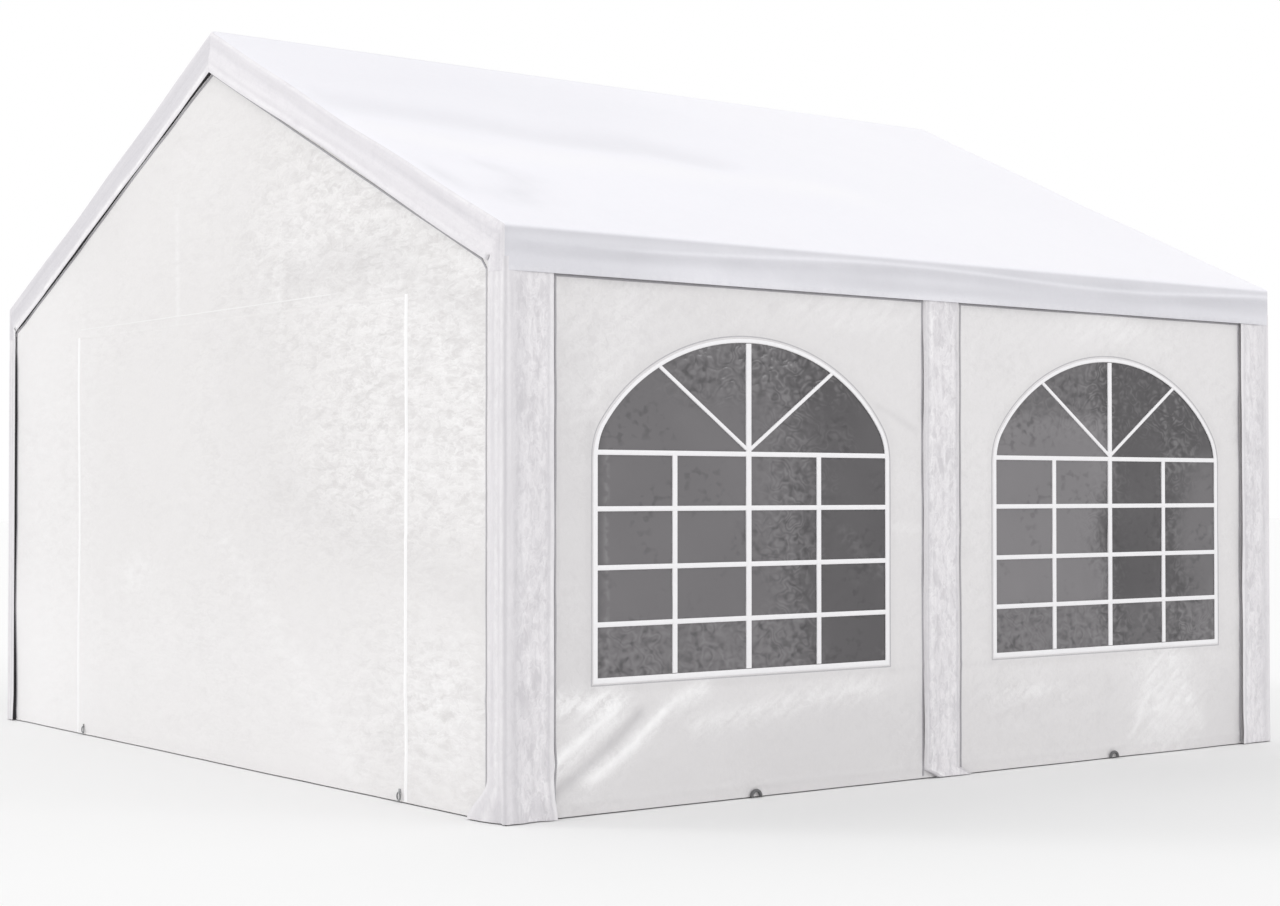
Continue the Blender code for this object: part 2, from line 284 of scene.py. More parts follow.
def unit(vectors):
    return vectors / np.linalg.norm(vectors, axis=1, keepdims=True)


def sideways(path, closed):
    """The sideways direction at each point of a flat path, drawn out at a corner so that a strip keeps its width."""
    ahead = np.roll(path, -1, axis=0) - path
    behind = path - np.roll(path, 1, axis=0)
    if not closed:
        ahead[-1] = behind[-1]
        behind[0] = ahead[0]
    across_a, across_b = (stacked(-run[:, 1], run[:, 0]) for run in (unit(ahead), unit(behind)))
    middle = unit(across_a + across_b)
    return middle / np.maximum((middle * across_a).sum(axis=1, keepdims=True), 0.4)


def fine_path(corners):
    """A path through the corners, with points added so that none is further than a step from the next."""
    step = 0.03
    corners = np.asarray(corners, float)
    runs = []
    for start, end in zip(corners[:-1], corners[1:]):
        count = max(1, int(np.ceil(np.linalg.norm(end - start) / step)))
        runs.append(start + (end - start) * np.linspace(0.0, 1.0, count, endpoint=False)[:, None])
    return np.concatenate(runs + [corners[-1:]])


def shell(points, wrapped):
    """A tube of points, rows along by columns round, as points, side faces and the end faces that an open tube has."""
    rows, cols = points.shape[:2]
    ends = np.stack([np.arange(cols), (rows - 1) * cols + np.arange(cols)])
    quads = grid_faces(rows, cols, wrap_rows=wrapped, wrap_cols=True)
    return points.reshape(-1, 3), quads, ends[:0] if wrapped else ends


def strip(path, profile, closed=False, lift=None, narrowing=1.0):
    """A strip carried along a flat path, in (along, up, proud). The profile is (sideways, proud) pairs going round,
    lift adds the wall's own relief, and narrowing gives the share of the width, for all points or each."""
    path = np.asarray(path, float)
    profile = np.asarray(profile, float)
    across = sideways(path, closed) * np.broadcast_to(narrowing, len(path))[:, None]
    plane = path[:, None, :] + across[:, None, :] * profile[None, :, :1]
    proud = np.broadcast_to(profile[None, :, 1], plane.shape[:2])
    if lift is not None:
        proud = proud + lift(plane[..., 0], plane[..., 1])
    return shell(np.concatenate([plane, proud[..., None]], axis=2), closed)


def ring(centre_a, centre_z, proud, radius, wire, squash=1.0, sweep=2.0 * math.pi):
    """A round wire bent into a ring or part of one, standing in the wall's plane."""
    closed = sweep == 2.0 * math.pi
    turns = np.linspace(0.0, sweep, 41)
    round_wire = np.linspace(0.0, 2.0 * math.pi, 13)[:-1]
    t, p = np.meshgrid(turns[:-1] if closed else turns, round_wire, indexing="ij")
    reach = radius + wire * np.cos(p)
    points = stacked(centre_a + reach * np.cos(t) * squash, centre_z + reach * np.sin(t), proud + wire * np.sin(p))
    return shell(points, closed)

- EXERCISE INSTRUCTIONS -
Return exactly the lines from the beginning of the data above through the one containing "return points.reshape(-1, 3), quads, ends[:0]", please. Include both end lines and add nothing else.

- RESULT FOR THIS TASK -
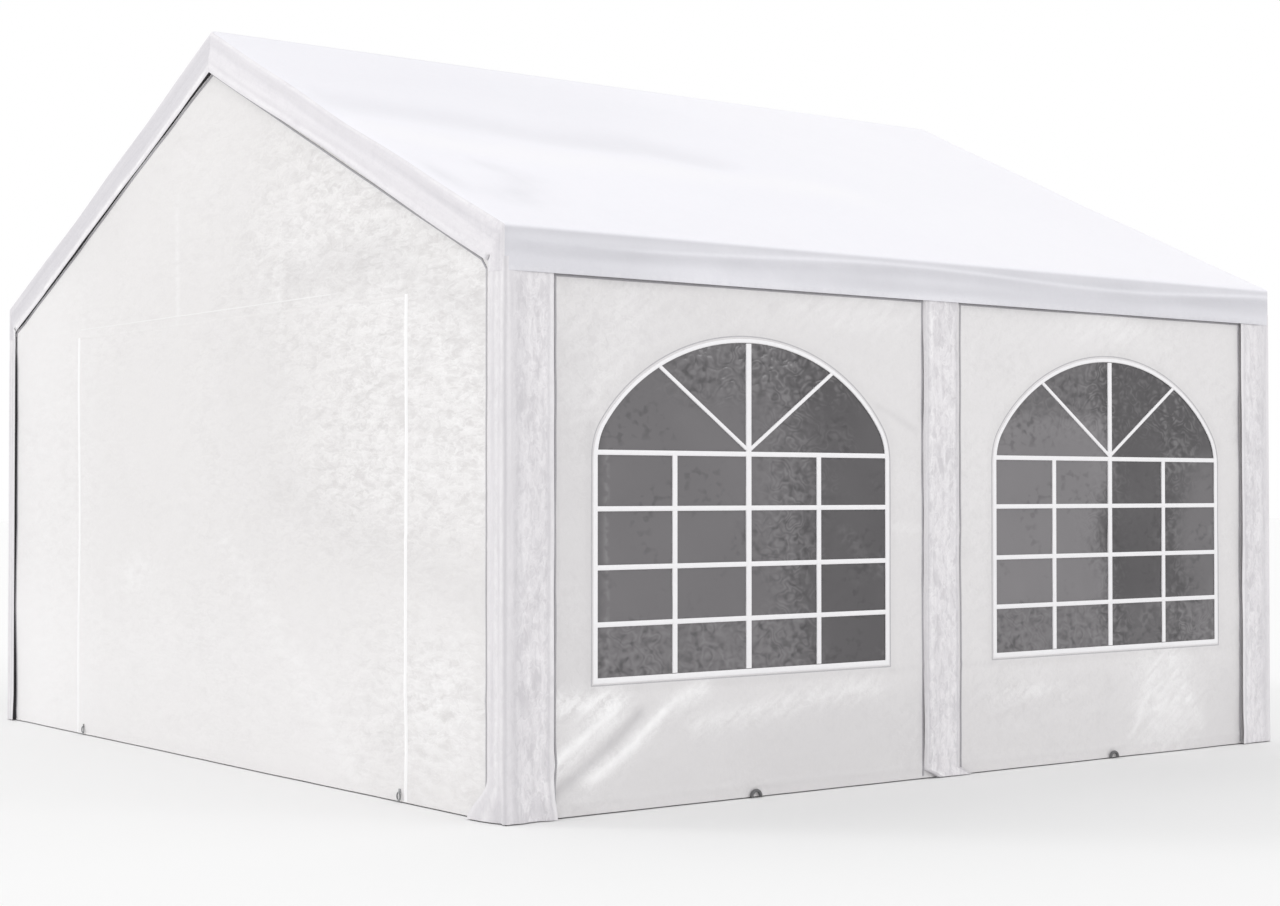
Continue the Blender code for this object: part 2, from line 284 of scene.py. More parts follow.
def unit(vectors):
    return vectors / np.linalg.norm(vectors, axis=1, keepdims=True)


def sideways(path, closed):
    """The sideways direction at each point of a flat path, drawn out at a corner so that a strip keeps its width."""
    ahead = np.roll(path, -1, axis=0) - path
    behind = path - np.roll(path, 1, axis=0)
    if not closed:
        ahead[-1] = behind[-1]
        behind[0] = ahead[0]
    across_a, across_b = (stacked(-run[:, 1], run[:, 0]) for run in (unit(ahead), unit(behind)))
    middle = unit(across_a + across_b)
    return middle / np.maximum((middle * across_a).sum(axis=1, keepdims=True), 0.4)


def fine_path(corners):
    """A path through the corners, with points added so that none is further than a step from the next."""
    step = 0.03
    corners = np.asarray(corners, float)
    runs = []
    for start, end in zip(corners[:-1], corners[1:]):
        count = max(1, int(np.ceil(np.linalg.norm(end - start) / step)))
        runs.append(start + (end - start) * np.linspace(0.0, 1.0, count, endpoint=False)[:, None])
    return np.concatenate(runs + [corners[-1:]])


def shell(points, wrapped):
    """A tube of points, rows along by columns round, as points, side faces and the end faces that an open tube has."""
    rows, cols = points.shape[:2]
    ends = np.stack([np.arange(cols), (rows - 1) * cols + np.arange(cols)])
    quads = grid_faces(rows, cols, wrap_rows=wrapped, wrap_cols=True)
    return points.reshape(-1, 3), quads, ends[:0] if wrapped else ends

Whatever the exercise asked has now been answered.